To reassure its own farmers and consumers, Beijing leaders say they will take a “go slow” approach for staple grains like rice and wheat, however, and will “gradually” allow global markets to determine China’s domestic agriculture prices.

They plan to maintain a target-price concept, for example, but pay farmers deficiency payments when domestic prices fall short of the target price. Also planned are other types of subsidies and insurance incentives to boost farmer income without distorting market prices.

“Land reform” is another key change coming for China. Ever since the communist revolution, all urban land was owned by the state, and all rural land was under “collective” (village) ownership. That’s about to change, big-time. A reform master plan is about to set up a private rural property market allowing peasants to transform their “collective” rights into a shareholding system. A pilot program will even enable the mortgaging and transferring of privately owned “homesteads.” Government could acquire collective land “for public use” by compensating occupants, then sell to private developers. It’s been a major engine of growth and development in China’s cities, and now they plan to use it to develop a private rural farmland market. The goal? To gradually transfer property rights to all 650 million of China’s rural population.

Longer term, we see reason for optimism in U.S. agricultural trade potential in four key tactics revealed in China’s master plan for market reform, focused specifically on freeing up exports and imports:

1. The existing “free trade zone” in Shanghai will be replicated at other port cities.

2. The Commerce Ministry will actively increase imports in general, but particularly of “food and energy,” due to well-recognized limits on available farmland and energy reserves in China.

3. The Commerce Ministry will also aggressively assist Chinese companies in developing overseas marketing networks and establishing world-class quality and “world-famous brands” of Chinese products.
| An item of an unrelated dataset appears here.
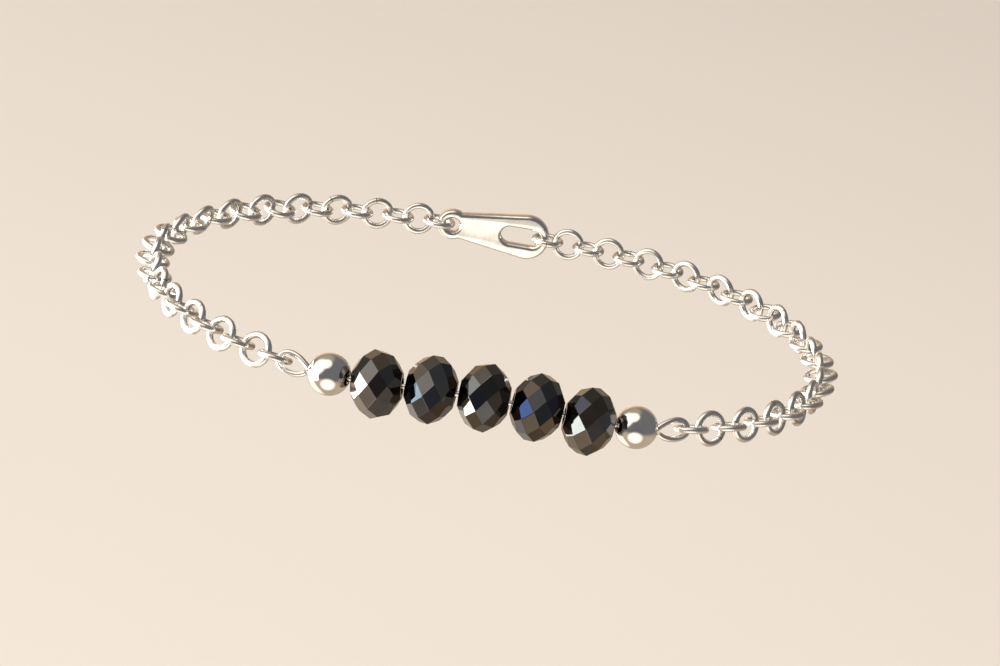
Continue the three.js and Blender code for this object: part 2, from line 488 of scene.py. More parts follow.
def new_group(
    name: str, kind: str, takes: dict[Goes, Sequence[str]], gives: dict[Goes, Sequence[str]]
) -> tuple[NodeBench, NodeOutputs, NodeInputs]:
    """Starts a node group with named inputs and outputs.

    Args:
        name: The group's name.
        kind: Its tree type.
        takes: The names of its inputs, by what goes in.
        gives: The names of its outputs, by what goes out.

    Returns:
        The bench, the sockets that bring the group's inputs, and those that its outputs leave by.
    """
    tree = bpy.data.node_groups.new(name, kind)
    for way, sockets in (("INPUT", takes), ("OUTPUT", gives)):
        for goes, labels in sockets.items():
            for label in labels:
                tree.interface.new_socket(name=label, in_out=way, socket_type=goes.value)
    bench = NodeBench(tree)
    return bench, bench.add("NodeGroupInput").outputs, bench.add("NodeGroupOutput").inputs


def new_finish(name: str) -> tuple[Material, NodeBench, Node]:
    """Starts a material.

    Args:
        name: The material's name.

    Returns:
        The material, its bench and its shader.
    """
    material = bpy.data.materials.new(name)
    material.use_nodes = True
    bench = NodeBench(material.node_tree)
    return material, bench, bench.tree.nodes["Principled BSDF"]


# ---- Wear, shared by the finishes ----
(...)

4. The Commerce Ministry will aggressively pursue bilateral and multilateral trade agreements with both developed and emerging countries that “recognize and complement each other’s comparative advantages.”

But short term, the reforms may actually reduce U.S. exports of those commodities of which China holds enormous and costly-to-maintain reserves, while it begins to meter these reserves back into its domestic market at globally competitive prices. U.S. cotton exports are the most likely casualty.